Revisiting the horror
CBC reporter Mychaylo Prystupa and Cynthia Bent revisit the scene where she was attacked in 1989
Bent said she finds Derksen and the girl’s family often in her thoughts.
"I feel like I'm living out the life their daughter couldn't. And I feel like I owe them or something because I got to live," she said.
Long criminal history
At the time 13-year-old Derksen went missing on Nov. 30, 1984, Grant had convictions for sexual assault of an underage sex trade worker, forgery, fraud, break and enter and failing to comply with court orders.
Just nine days after he was released on parole, he sexually assaulted another woman and was given another nine years behind bars.
Bent said after reading parole board documents about Grant’s past, she lost faith in the justice system.
"He knows he’s sick. Everybody knows he’s sick, and if he is let out on the streets again, he will do this again," she said.
In 2005, Winnipeg police and the Manitoba government put out a community notification warning that women and children were at risk of sexual violence after he was released from prison.
Bent says after Grant attacked her, she felt as if she was somehow to blame. She said it took time to come to the realization that she was completely blameless for what happened.
"I think women, when this happens to them — they feel guilt — they feel that they are to blame.
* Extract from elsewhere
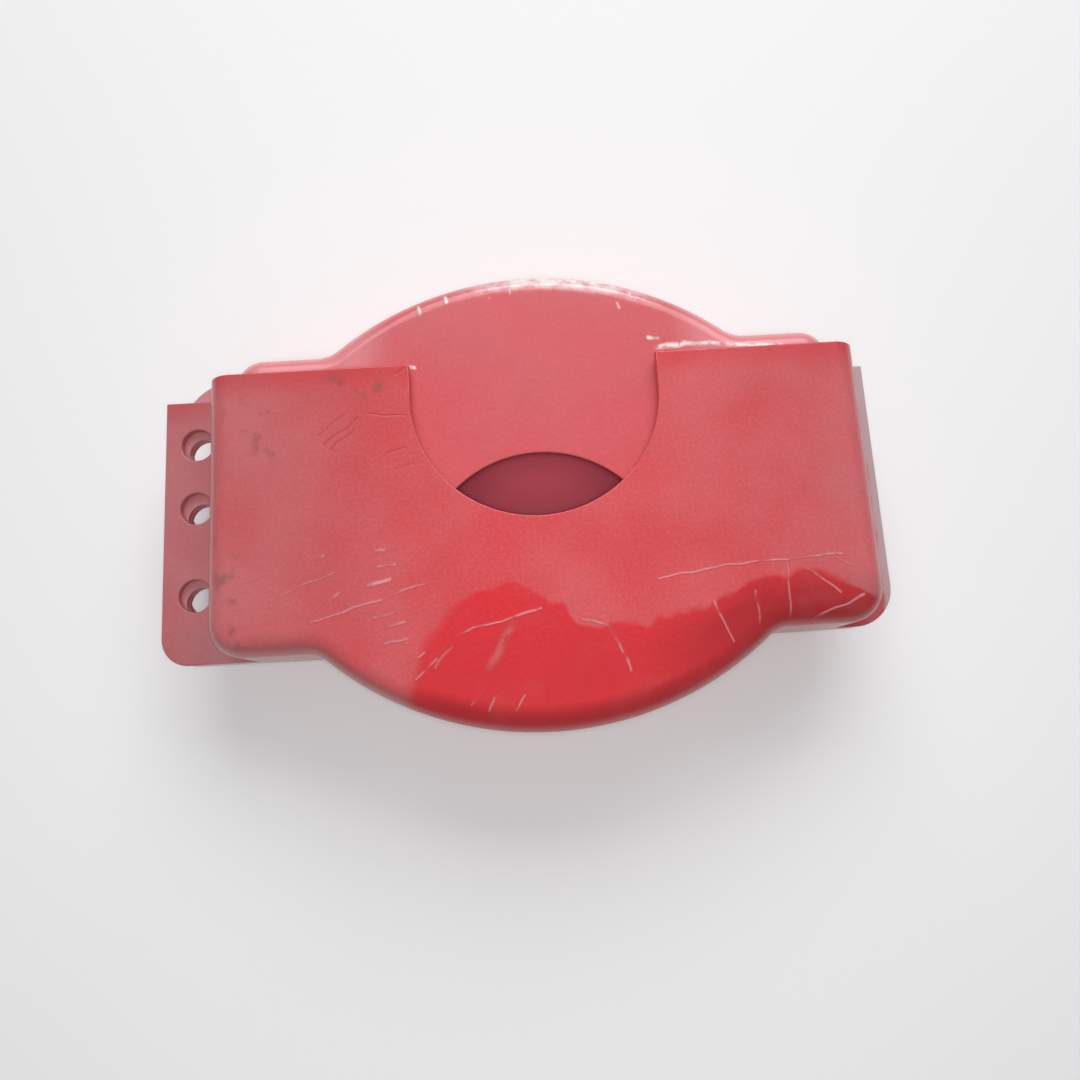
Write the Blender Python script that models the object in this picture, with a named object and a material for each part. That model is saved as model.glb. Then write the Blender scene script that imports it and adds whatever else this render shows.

But it's not your fault. And it's not my fault. And it wasn't Candace's fault.
"And there's too many women that are too scared to come forward. And I understand why — and that's why I'd like to speak out, to say 'It's not your fault. And you don't have to be afraid,’" Bent said.
Grant will be sentenced for Derksen's death on Apr. 27. He faces a mandatory life sentence with no chance of parole for at least 10 years.